Construction of the pool reportedly began more than 2,700 years ago when Judean King Hezekiah first ordered the digging of a 1,750-foot tunnel under the City of David to bring water from the Gihon Spring, which lay outside the city wall, inside the city to a pool on the opposite side of the ridge, according to the Biblical Archaeology Society.

Hezekiah foresaw the likelihood of a looming attack from the Assyrians and presumed the water supply would help the Judeans survive. The tunnel continued to carry fresh water into the part of Jerusalem that would lead to the construction of several different pools, including the Second Temple pool that Jesus knew.

More than 2,000 years later, the biblical site revered by Christians and Jews worldwide marvels at the discovery.

“The ongoing excavations within the City of David — the historic site of Biblical Jerusalem — particularly of the Pool of Siloam and the Pilgrimage Road, serve as one of the greatest affirmations of that heritage and the millennia-old bond Jews and Christians have with Jerusalem,” Orenstein said.

The site, which runs from the Pool of Siloam in the south along the Pilgrimage Road and up to the footsteps of the Western Wall, Southern Steps, and Temple Mount, represents the most significant half-mile on the planet, he added.

“There is no half mile that means more to more people that affirms Jerusalem’s biblical heritage not simply as a matter of faith, but as a matter of fact,” he said.

“And obviously living in a time where so much of biblical heritage is being questioned — to be able to be unearthing all of this historical heritage and antiquity that shows that whether for Jews or Christians, that you could see it, you could touch it, you could walk on it, that really our heritage in Jerusalem going back thousands of years, not simply a matter of faith, but a matter of fact, being unearthed here in the city of David,” he added.

In January, Rev.
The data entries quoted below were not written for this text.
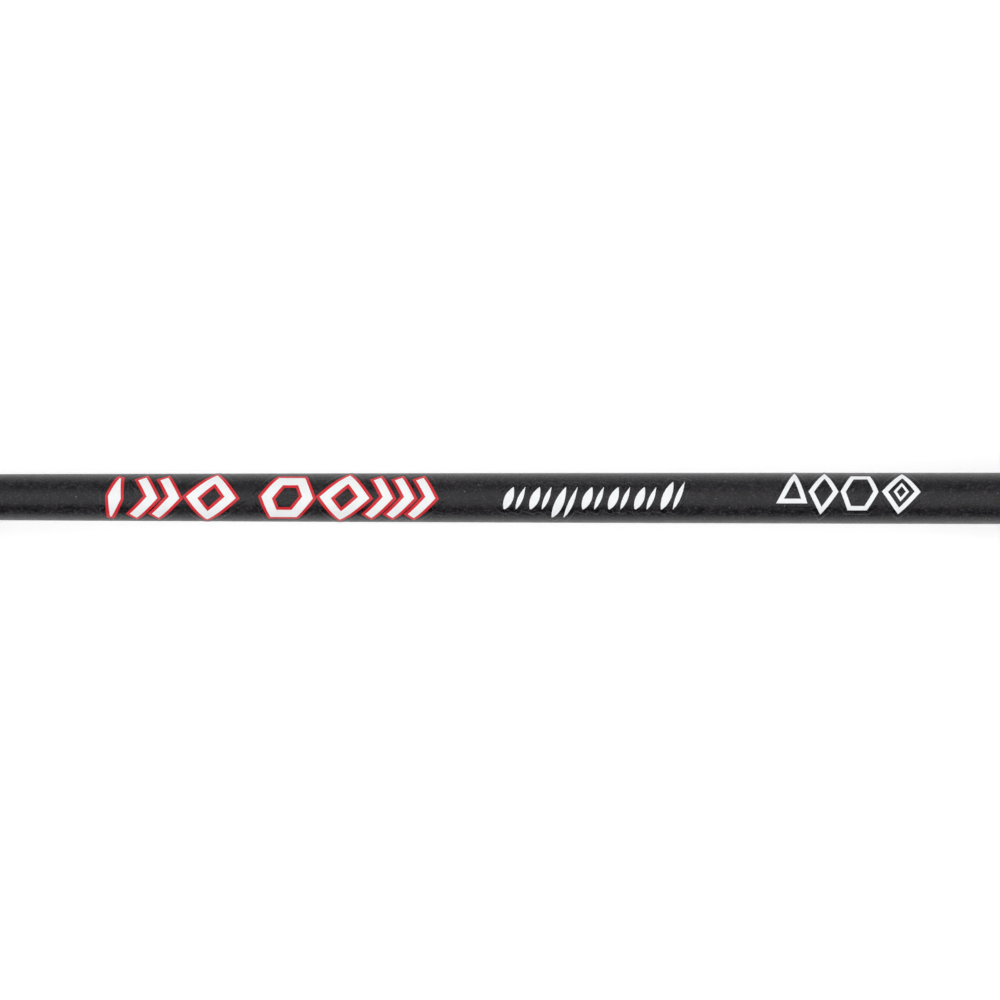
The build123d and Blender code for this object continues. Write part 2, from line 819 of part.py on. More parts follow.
# ---------------------------------------------------------------- tip guide
tip_plane = ring_plane(tip_at, tip_height, tip_tilt)
tip_tube_start = blank_tip_at - tip_tube_length
tip_tube_radius = blank_radius(tip_tube_start) + glue_gap + tip_tube_wall
tip_brace_top = tip_height + 0.1 * tip_ring_radius
tip_brace_run = 6.5

with BuildPart() as tip_top_frame:
    with BuildSketch(section_plane(tip_tube_start)):
        Circle(tip_tube_radius)
    extrude(amount=tip_tube_length + tip_tube_end)
    chamfer(tip_top_frame.edges(), 0.6 * tip_tube_wall)
    add(band(tip_plane, tip_ring_diameter, tip_band_wall))
    add(
        leg_sheet(
            tip_at, tip_height, tip_ring_radius - 0.25, tip_ring_diameter / 2 + glue_gap, 1.8, 0.8,
            [
                (tip_at - 0.4, tip_brace_top),
                (tip_at + 0.4, tip_brace_top),
                (tip_at + 0.4 - tip_brace_run, 0),
                (tip_at - 0.6 - tip_brace_run, 0),
            ],
        )
    )
    with BuildSketch(tip_plane.offset(-tip_ring_diameter)):
        Circle(tip_ring_diameter / 2 + glue_gap)
    extrude(amount=2 * tip_ring_diameter, mode=Mode.SUBTRACT)
    add(blank_envelope, mode=Mode.SUBTRACT)
keep(tip_top_frame.part, "tip_top_frame")
keep(ceramic_ring(tip_plane, tip_ring_diameter, tip_ring_wall), "tip_top_ring")
keep(winding(tip_tube_start - 6.0, tip_tube_start - glue_gap), "tip_top_wrap")

# ---------------------------------------------------------------- hook keeper
keeper_at = handle_end + keeper_gap + keeper_wrap_overhang
keeper_loop_at = keeper_at + keeper_foot
keeper_loop_end = keeper_loop_at + keeper_loop
keeper_end = keeper_loop_end + keeper_foot
keeper_low = blank_radius(keeper_at) + keeper_wire / 2 + glue_gap

with BuildPart() as hook_keeper:
    with BuildLine(side_plane) as keeper_route:
        FilletPolyline(
            (keeper_at, keeper_low),
            (keeper_loop_at, keeper_low),
            (keeper_loop_at, keeper_low + keeper_height),
            (keeper_loop_end, keeper_low + keeper_height),
            (keeper_loop_end, keeper_low),
            (keeper_end, keeper_low),
            radius=keeper_bend,
        )
    with BuildSketch(section_plane(keeper_at)):
        with Locations((0, keeper_low)):
            Circle(keeper_wire / 2)
    sweep(path=keeper_route.line)
keep(hook_keeper.part, "hook_keeper")


def keeper_foot_cover(start):
    """The bulge of the winding over one of the keeper's feet."""
    with BuildPart() as cover:
        with BuildSketch(section_plane(start)) as bulge:
            with BuildLine():
                CenterArc((0, keeper_low), keeper_wire / 2 + thread_wrap, 0, 360)
                for side in (-1, 1):
                    CenterArc((side * 1.9, 0.8 * blank_radius(start)), 0.3, 0, 360)
            make_hull()
        extrude(amount=keeper_foot - keeper_bend)
    return cover.part


for name, start in (("rear", keeper_at), ("front", keeper_loop_end + keeper_bend)):
    overhang = (keeper_wrap_overhang, 0.0) if name == "rear" else (0.0, keeper_wrap_overhang)
    wrap = winding(
        start - overhang[0],
        start + keeper_foot - keeper_bend + overhang[1],
        keeper_foot_cover(start),
        hook_keeper.part,
    )
    keep(wrap, f"keeper_wrap_{name}")

os.makedirs("parts", exist_ok=True)
for piece in pieces:
    export_step(piece, f"parts/{piece.label}.step")
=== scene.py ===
import math

import bmesh
import bpy
import numpy as np
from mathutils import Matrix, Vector


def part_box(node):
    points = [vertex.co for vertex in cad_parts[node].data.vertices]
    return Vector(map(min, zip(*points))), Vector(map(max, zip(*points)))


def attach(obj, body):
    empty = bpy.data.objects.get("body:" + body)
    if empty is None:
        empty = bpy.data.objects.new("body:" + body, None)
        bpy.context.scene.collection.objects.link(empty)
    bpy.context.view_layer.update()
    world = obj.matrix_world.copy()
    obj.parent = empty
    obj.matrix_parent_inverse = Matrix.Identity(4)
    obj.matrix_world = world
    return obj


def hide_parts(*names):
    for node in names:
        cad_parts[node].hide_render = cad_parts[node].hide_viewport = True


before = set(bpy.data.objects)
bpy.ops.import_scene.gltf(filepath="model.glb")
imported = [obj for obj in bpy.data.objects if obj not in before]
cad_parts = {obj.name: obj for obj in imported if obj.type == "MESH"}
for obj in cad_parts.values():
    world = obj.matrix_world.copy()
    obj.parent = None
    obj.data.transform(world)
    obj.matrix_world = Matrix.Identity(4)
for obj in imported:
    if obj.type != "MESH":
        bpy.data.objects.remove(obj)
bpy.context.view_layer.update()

# Everything below is worked out in millimetres and put into the meshes in metres.
MM = 0.001


# ---------------------------------------------------------------- what the frame says
def box_mm(node):
    """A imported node's lowest and highest corners, in millimetres."""
    low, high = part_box(node)
    return np.array(low) / MM, np.array(high) / MM


def packed_points(node):
    """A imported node's points, in millimetres."""
    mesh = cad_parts[node].data
    flat = np.empty(len(mesh.vertices) * 3)
    mesh.vertices.foreach_get("co", flat)
    return flat.reshape(-1, 3) / MM


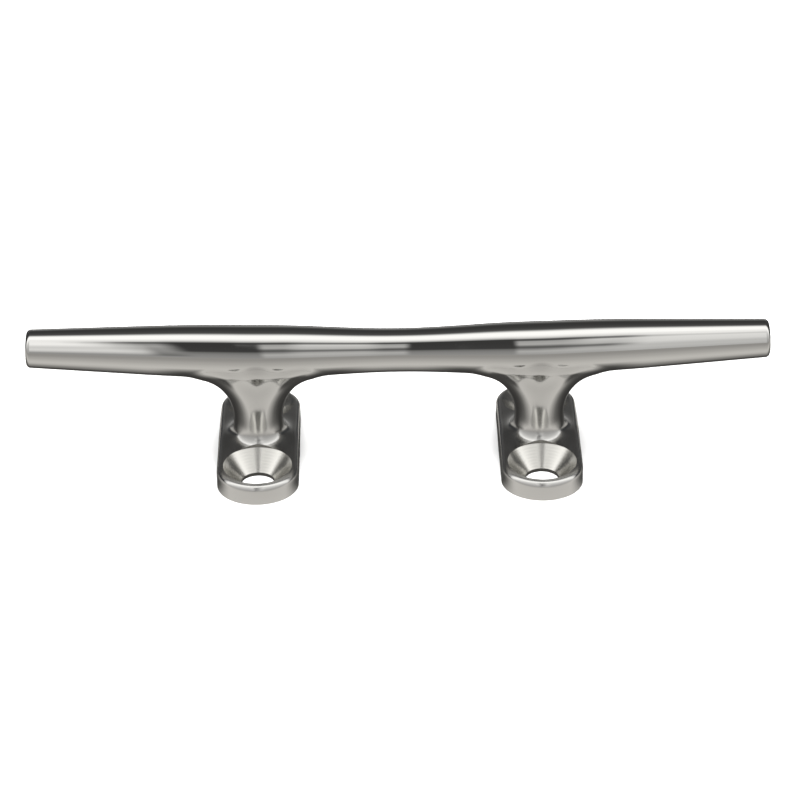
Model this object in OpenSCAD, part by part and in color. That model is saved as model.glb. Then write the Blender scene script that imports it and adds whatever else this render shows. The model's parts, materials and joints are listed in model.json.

Johnnie Moore, president of the Congress of Christian Leaders, told Fox News Digital, “In the Pool of Siloam, we find evidence of history preserved for us, revealed at just the right time.”

“Theologically, it affirms scripture, geographically it affirms scripture, and politically, it affirms Israel’s unquestionable and unrivaled link to Jerusalem. Some discoveries are theoretical,” he said. “This one is an undeniable. It is proof of the story of the Bible and of its people, Israel.”

Visitors have accessed a small section of the pool previously excavated, but the City of David plans to open the entire historic site once crews complete the project.

“It’s a big responsibility. And it’s also a big privilege, and the best is truly yet to come,” Orenstein said.